» **Exercise requirements**:
Emit the exact text of every line from the line with "The three.js and" to the line with "off a louvre.", both ends included. No other output is expected.

» **Source records**:

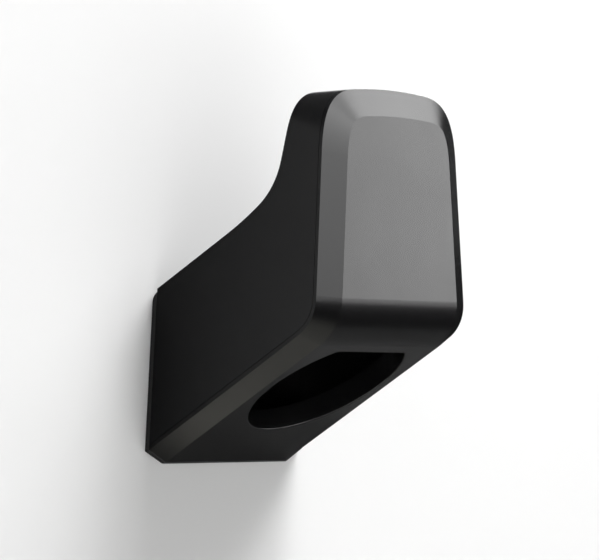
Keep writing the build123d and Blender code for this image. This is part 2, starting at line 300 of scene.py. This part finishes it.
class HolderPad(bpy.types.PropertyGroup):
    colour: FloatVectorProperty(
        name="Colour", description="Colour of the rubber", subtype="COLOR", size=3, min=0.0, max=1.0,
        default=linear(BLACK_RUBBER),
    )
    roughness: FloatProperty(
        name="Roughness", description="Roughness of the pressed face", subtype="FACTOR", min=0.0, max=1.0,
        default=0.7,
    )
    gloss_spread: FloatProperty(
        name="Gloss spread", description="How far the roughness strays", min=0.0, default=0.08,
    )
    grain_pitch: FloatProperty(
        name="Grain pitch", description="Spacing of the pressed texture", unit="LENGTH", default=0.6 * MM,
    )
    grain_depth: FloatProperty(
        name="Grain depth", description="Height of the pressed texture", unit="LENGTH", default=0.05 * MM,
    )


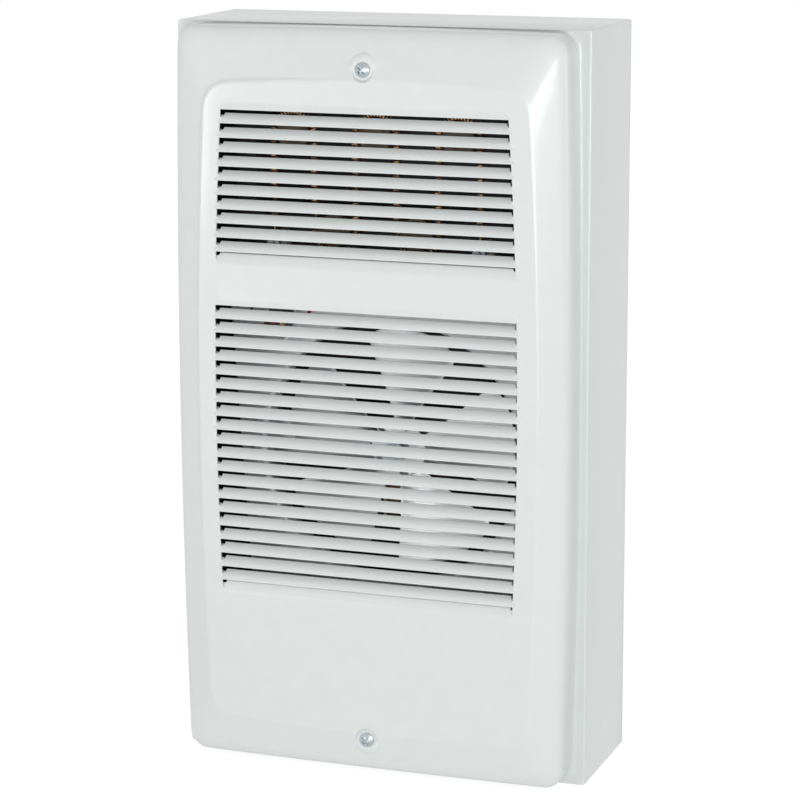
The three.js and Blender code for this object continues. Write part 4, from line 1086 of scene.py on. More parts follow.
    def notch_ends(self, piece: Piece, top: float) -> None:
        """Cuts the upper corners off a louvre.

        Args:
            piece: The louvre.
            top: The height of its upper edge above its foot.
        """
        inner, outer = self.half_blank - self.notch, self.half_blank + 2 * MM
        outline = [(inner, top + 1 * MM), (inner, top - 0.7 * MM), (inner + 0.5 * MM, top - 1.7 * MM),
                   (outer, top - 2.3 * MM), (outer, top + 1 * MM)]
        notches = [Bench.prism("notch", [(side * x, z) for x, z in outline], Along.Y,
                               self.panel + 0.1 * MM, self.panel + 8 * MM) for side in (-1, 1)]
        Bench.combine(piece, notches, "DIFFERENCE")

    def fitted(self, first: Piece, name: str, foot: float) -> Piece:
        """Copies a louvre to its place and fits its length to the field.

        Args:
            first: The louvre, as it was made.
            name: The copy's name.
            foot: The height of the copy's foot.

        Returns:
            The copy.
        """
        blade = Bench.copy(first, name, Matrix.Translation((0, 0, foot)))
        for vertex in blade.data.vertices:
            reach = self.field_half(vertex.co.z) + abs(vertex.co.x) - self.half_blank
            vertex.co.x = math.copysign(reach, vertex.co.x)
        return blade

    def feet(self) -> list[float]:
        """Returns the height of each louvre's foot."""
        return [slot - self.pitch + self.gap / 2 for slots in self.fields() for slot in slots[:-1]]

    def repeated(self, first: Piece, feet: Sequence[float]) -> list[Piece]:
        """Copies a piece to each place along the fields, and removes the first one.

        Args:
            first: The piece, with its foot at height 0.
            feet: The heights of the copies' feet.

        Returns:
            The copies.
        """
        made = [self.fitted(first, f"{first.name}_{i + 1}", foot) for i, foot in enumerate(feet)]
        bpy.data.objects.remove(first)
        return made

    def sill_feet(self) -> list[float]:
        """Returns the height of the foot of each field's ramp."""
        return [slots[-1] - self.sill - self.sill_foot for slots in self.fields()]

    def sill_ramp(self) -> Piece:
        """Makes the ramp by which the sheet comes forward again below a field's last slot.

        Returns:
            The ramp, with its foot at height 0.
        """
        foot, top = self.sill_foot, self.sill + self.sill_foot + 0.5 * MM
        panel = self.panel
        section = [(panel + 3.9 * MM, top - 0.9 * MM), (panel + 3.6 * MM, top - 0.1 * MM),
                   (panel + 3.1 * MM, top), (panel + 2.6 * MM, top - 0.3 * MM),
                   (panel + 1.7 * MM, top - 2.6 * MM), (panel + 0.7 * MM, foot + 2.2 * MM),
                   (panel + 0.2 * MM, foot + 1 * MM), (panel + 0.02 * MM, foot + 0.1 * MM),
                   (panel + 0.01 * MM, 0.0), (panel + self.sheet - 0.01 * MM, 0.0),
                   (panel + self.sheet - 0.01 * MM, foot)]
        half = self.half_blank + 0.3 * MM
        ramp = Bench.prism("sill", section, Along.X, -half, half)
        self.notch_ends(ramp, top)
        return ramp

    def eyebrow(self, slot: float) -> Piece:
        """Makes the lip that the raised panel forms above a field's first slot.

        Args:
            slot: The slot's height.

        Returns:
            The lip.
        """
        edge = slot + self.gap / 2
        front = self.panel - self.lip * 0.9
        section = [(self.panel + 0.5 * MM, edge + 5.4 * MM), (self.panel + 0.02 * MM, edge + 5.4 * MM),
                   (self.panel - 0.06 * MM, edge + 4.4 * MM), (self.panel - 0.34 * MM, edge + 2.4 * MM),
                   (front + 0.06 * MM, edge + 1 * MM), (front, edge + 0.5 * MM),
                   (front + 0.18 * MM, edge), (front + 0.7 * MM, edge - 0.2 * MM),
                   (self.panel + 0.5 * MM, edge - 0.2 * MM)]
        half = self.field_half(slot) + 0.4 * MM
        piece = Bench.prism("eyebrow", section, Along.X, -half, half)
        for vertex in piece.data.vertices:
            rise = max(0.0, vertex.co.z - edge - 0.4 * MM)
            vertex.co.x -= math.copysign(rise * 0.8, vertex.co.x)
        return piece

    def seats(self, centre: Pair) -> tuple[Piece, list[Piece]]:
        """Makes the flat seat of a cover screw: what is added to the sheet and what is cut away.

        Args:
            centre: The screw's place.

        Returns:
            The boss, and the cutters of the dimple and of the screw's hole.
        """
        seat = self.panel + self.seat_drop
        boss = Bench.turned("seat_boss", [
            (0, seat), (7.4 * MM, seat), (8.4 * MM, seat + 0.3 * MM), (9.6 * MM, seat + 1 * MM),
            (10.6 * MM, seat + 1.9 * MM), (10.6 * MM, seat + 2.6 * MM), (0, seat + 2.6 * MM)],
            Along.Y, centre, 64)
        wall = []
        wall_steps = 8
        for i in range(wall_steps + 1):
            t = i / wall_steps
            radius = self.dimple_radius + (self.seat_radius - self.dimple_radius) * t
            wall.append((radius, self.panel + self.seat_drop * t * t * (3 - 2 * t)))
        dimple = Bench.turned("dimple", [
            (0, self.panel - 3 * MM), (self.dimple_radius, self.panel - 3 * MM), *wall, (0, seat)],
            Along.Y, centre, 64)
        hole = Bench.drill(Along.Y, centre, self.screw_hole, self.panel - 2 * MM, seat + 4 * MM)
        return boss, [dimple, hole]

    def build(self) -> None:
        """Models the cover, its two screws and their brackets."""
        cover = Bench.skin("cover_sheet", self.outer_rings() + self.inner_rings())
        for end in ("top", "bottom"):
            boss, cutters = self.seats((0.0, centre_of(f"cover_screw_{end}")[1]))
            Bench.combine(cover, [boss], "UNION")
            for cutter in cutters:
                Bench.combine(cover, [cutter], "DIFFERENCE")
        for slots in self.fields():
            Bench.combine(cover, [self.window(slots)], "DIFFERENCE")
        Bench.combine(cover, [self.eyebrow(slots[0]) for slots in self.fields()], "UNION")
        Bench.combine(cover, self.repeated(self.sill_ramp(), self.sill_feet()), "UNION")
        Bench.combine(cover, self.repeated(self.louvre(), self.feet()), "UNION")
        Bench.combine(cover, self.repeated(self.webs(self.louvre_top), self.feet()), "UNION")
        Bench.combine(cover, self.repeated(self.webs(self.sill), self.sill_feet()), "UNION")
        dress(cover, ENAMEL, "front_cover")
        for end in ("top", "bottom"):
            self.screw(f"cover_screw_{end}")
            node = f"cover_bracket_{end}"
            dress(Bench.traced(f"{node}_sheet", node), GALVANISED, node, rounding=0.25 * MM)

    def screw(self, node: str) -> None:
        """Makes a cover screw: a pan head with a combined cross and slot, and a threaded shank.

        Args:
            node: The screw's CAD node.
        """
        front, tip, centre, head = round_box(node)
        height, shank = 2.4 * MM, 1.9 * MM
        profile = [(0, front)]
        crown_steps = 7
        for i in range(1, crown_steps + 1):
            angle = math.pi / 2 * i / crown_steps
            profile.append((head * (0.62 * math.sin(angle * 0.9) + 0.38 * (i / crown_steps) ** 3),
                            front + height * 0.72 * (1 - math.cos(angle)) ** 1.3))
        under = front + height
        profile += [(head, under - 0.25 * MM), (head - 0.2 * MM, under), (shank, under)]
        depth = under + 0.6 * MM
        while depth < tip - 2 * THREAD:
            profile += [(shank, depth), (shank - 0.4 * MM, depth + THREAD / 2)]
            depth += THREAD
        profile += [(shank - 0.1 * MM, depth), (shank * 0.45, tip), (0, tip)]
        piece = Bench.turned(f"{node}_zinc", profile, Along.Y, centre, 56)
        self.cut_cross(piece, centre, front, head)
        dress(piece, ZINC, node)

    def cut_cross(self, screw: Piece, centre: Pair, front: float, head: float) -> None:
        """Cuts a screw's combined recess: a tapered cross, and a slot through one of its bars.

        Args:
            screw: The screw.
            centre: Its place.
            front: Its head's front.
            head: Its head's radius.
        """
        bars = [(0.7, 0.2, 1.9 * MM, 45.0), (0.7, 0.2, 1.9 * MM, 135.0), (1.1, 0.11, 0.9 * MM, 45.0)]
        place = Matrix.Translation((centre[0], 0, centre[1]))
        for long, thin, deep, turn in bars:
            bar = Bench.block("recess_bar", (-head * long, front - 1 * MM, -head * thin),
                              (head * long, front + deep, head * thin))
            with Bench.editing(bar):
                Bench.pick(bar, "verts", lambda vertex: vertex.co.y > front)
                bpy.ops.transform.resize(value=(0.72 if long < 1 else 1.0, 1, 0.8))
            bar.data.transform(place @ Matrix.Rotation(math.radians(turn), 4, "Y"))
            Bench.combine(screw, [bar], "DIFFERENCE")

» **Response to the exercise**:
The three.js and Blender code for this object continues. Write part 4, from line 1086 of scene.py on. More parts follow.
    def notch_ends(self, piece: Piece, top: float) -> None:
        """Cuts the upper corners off a louvre.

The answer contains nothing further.